Rows from a 3D modeling dataset
****************************************

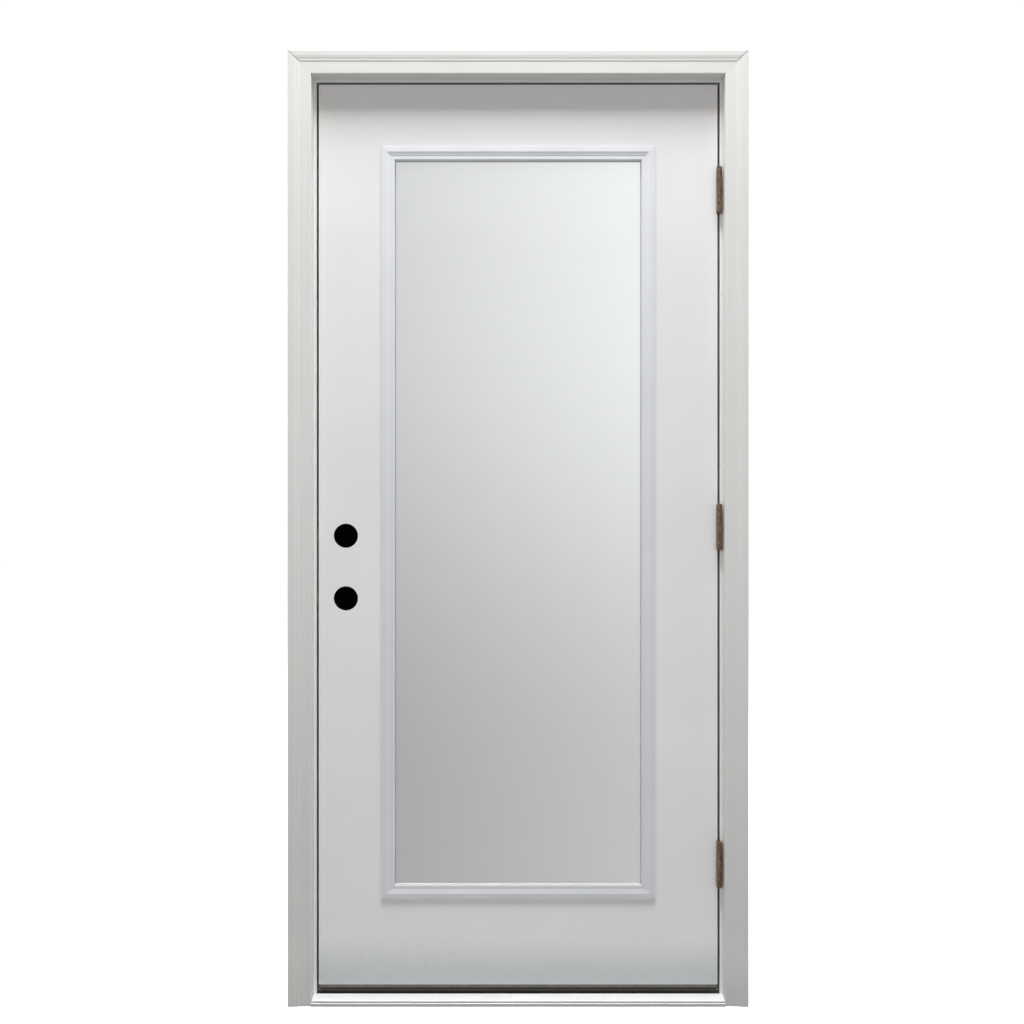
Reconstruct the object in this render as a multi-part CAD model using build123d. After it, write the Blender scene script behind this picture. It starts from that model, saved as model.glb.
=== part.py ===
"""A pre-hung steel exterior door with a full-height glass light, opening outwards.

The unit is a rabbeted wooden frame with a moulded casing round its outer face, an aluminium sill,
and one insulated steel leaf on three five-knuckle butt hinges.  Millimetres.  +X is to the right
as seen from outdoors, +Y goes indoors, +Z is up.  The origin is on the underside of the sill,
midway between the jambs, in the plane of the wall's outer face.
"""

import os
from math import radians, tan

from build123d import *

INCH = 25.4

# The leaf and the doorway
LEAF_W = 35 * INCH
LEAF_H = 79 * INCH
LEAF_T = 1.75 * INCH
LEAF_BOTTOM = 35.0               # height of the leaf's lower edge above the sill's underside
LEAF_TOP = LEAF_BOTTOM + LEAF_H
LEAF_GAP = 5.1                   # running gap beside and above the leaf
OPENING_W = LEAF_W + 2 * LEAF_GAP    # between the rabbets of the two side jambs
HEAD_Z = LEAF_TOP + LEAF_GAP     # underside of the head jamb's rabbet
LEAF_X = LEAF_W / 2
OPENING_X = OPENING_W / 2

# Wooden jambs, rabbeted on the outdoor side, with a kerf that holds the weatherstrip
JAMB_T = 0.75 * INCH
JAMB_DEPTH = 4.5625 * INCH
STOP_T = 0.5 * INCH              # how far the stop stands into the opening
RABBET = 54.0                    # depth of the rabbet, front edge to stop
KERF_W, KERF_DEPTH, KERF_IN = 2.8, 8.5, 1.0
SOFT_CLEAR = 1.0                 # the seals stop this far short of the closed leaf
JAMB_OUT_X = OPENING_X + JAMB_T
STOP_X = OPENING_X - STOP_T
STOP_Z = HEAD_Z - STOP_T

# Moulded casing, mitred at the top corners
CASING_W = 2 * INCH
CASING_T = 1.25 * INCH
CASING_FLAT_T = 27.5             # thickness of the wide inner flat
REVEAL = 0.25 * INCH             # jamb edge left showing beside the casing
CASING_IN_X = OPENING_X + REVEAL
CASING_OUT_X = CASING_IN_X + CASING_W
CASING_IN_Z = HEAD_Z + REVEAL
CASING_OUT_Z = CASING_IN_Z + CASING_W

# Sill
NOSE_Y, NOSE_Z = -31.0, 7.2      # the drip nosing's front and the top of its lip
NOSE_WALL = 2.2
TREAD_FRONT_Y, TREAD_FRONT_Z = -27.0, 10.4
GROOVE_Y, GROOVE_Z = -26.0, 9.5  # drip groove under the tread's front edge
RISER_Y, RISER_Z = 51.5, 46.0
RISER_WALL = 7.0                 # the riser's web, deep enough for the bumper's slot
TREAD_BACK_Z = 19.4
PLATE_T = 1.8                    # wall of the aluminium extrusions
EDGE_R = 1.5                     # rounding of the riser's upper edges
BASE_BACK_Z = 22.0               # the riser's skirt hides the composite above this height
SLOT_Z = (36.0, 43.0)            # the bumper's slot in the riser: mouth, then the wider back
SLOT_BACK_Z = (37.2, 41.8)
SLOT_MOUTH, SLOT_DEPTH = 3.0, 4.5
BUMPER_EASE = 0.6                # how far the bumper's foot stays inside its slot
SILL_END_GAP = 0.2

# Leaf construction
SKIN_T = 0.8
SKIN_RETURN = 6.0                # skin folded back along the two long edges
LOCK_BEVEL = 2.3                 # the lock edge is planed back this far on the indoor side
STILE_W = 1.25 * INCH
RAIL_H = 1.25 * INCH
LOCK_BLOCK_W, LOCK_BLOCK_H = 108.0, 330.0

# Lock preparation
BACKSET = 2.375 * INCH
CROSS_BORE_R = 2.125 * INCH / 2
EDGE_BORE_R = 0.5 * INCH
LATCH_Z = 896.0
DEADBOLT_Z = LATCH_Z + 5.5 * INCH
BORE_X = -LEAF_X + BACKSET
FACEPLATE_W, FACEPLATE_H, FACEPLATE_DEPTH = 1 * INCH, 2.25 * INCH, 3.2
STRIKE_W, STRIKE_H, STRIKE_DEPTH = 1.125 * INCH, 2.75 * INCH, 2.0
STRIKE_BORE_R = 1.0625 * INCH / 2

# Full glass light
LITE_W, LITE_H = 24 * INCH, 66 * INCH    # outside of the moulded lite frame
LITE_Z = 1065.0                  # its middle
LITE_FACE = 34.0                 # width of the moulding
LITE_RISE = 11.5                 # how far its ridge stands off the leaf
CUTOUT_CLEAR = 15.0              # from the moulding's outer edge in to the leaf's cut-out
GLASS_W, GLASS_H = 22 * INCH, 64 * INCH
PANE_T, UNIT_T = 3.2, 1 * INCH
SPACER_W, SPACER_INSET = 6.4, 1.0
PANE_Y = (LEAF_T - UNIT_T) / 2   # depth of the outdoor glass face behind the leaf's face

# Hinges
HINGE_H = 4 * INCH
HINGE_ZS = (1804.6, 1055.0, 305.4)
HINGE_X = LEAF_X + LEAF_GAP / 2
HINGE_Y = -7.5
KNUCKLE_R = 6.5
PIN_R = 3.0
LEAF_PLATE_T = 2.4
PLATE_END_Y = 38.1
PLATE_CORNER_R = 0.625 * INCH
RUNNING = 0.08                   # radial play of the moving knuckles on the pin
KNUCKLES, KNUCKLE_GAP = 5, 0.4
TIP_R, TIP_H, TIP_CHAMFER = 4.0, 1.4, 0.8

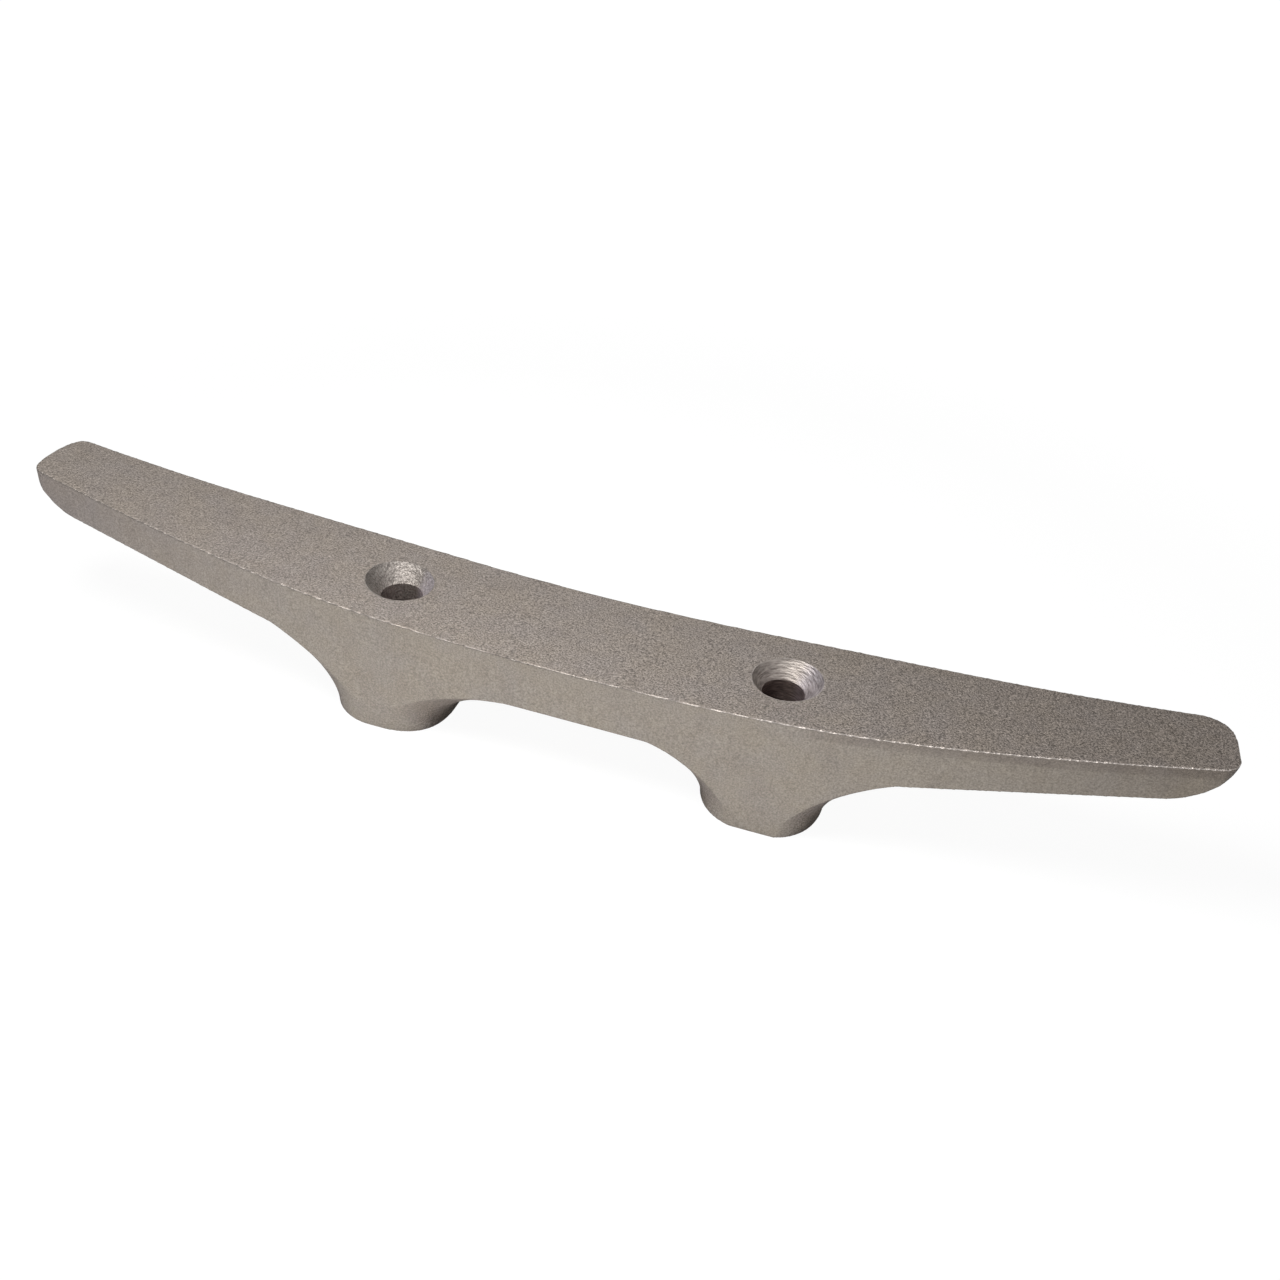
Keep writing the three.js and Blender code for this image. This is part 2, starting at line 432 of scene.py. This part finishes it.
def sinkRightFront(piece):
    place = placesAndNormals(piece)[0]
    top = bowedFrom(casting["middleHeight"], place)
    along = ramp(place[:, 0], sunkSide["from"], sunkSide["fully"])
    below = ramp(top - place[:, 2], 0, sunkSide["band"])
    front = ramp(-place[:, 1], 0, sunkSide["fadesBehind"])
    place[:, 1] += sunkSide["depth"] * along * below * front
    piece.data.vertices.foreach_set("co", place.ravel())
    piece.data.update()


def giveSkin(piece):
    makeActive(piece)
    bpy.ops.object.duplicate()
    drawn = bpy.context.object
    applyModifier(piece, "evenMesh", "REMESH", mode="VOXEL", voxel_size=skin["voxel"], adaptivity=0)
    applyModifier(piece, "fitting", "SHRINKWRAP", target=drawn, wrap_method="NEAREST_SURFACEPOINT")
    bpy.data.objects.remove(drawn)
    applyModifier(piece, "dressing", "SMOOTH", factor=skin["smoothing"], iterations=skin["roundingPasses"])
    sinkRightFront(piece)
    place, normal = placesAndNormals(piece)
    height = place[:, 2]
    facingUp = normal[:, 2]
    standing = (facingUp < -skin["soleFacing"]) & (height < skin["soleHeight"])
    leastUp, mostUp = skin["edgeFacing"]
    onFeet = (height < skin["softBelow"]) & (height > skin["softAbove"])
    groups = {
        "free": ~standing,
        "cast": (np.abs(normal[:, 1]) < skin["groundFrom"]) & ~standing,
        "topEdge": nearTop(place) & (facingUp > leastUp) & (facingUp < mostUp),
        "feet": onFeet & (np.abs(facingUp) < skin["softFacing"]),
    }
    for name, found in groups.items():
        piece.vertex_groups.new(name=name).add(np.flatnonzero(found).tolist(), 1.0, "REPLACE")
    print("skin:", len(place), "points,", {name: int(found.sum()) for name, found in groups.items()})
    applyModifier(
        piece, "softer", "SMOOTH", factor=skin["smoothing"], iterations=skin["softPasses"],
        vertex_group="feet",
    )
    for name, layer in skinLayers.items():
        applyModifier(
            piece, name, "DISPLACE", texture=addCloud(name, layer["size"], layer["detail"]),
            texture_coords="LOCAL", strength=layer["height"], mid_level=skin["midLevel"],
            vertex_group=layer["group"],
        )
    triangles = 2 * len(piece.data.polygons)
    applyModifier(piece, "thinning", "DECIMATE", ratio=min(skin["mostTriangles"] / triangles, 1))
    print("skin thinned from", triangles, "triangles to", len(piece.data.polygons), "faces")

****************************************

Exercise description:
In the listing above, reproduce the first line and each one after it through the line that contains "STOP_Z = HEAD_Z - STOP_T".

Problem solution:
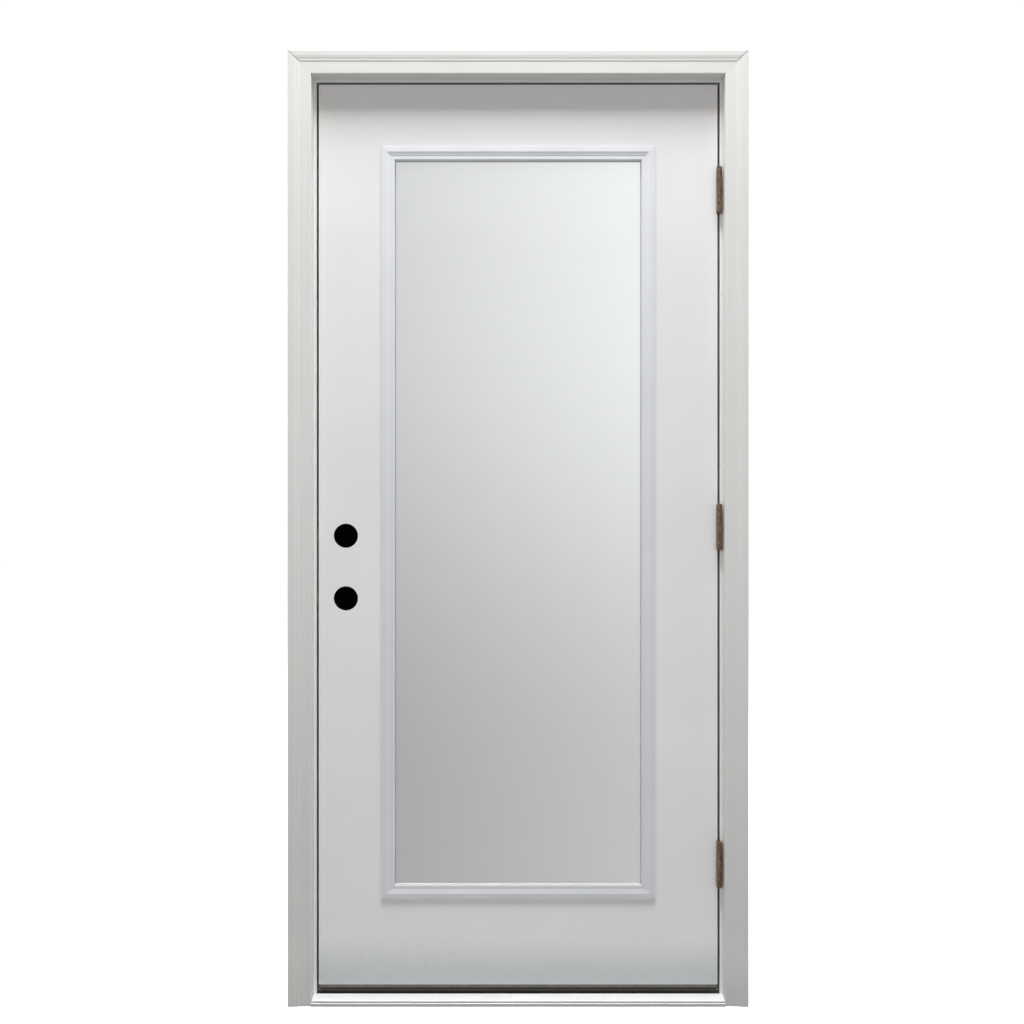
Reconstruct the object in this render as a multi-part CAD model using build123d. After it, write the Blender scene script behind this picture. It starts from that model, saved as model.glb.
=== part.py ===
"""A pre-hung steel exterior door with a full-height glass light, opening outwards.

The unit is a rabbeted wooden frame with a moulded casing round its outer face, an aluminium sill,
and one insulated steel leaf on three five-knuckle butt hinges.  Millimetres.  +X is to the right
as seen from outdoors, +Y goes indoors, +Z is up.  The origin is on the underside of the sill,
midway between the jambs, in the plane of the wall's outer face.
"""

import os
from math import radians, tan

from build123d import *

INCH = 25.4

# The leaf and the doorway
LEAF_W = 35 * INCH
LEAF_H = 79 * INCH
LEAF_T = 1.75 * INCH
LEAF_BOTTOM = 35.0               # height of the leaf's lower edge above the sill's underside
LEAF_TOP = LEAF_BOTTOM + LEAF_H
LEAF_GAP = 5.1                   # running gap beside and above the leaf
OPENING_W = LEAF_W + 2 * LEAF_GAP    # between the rabbets of the two side jambs
HEAD_Z = LEAF_TOP + LEAF_GAP     # underside of the head jamb's rabbet
LEAF_X = LEAF_W / 2
OPENING_X = OPENING_W / 2

# Wooden jambs, rabbeted on the outdoor side, with a kerf that holds the weatherstrip
JAMB_T = 0.75 * INCH
JAMB_DEPTH = 4.5625 * INCH
STOP_T = 0.5 * INCH              # how far the stop stands into the opening
RABBET = 54.0                    # depth of the rabbet, front edge to stop
KERF_W, KERF_DEPTH, KERF_IN = 2.8, 8.5, 1.0
SOFT_CLEAR = 1.0                 # the seals stop this far short of the closed leaf
JAMB_OUT_X = OPENING_X + JAMB_T
STOP_X = OPENING_X - STOP_T
STOP_Z = HEAD_Z - STOP_T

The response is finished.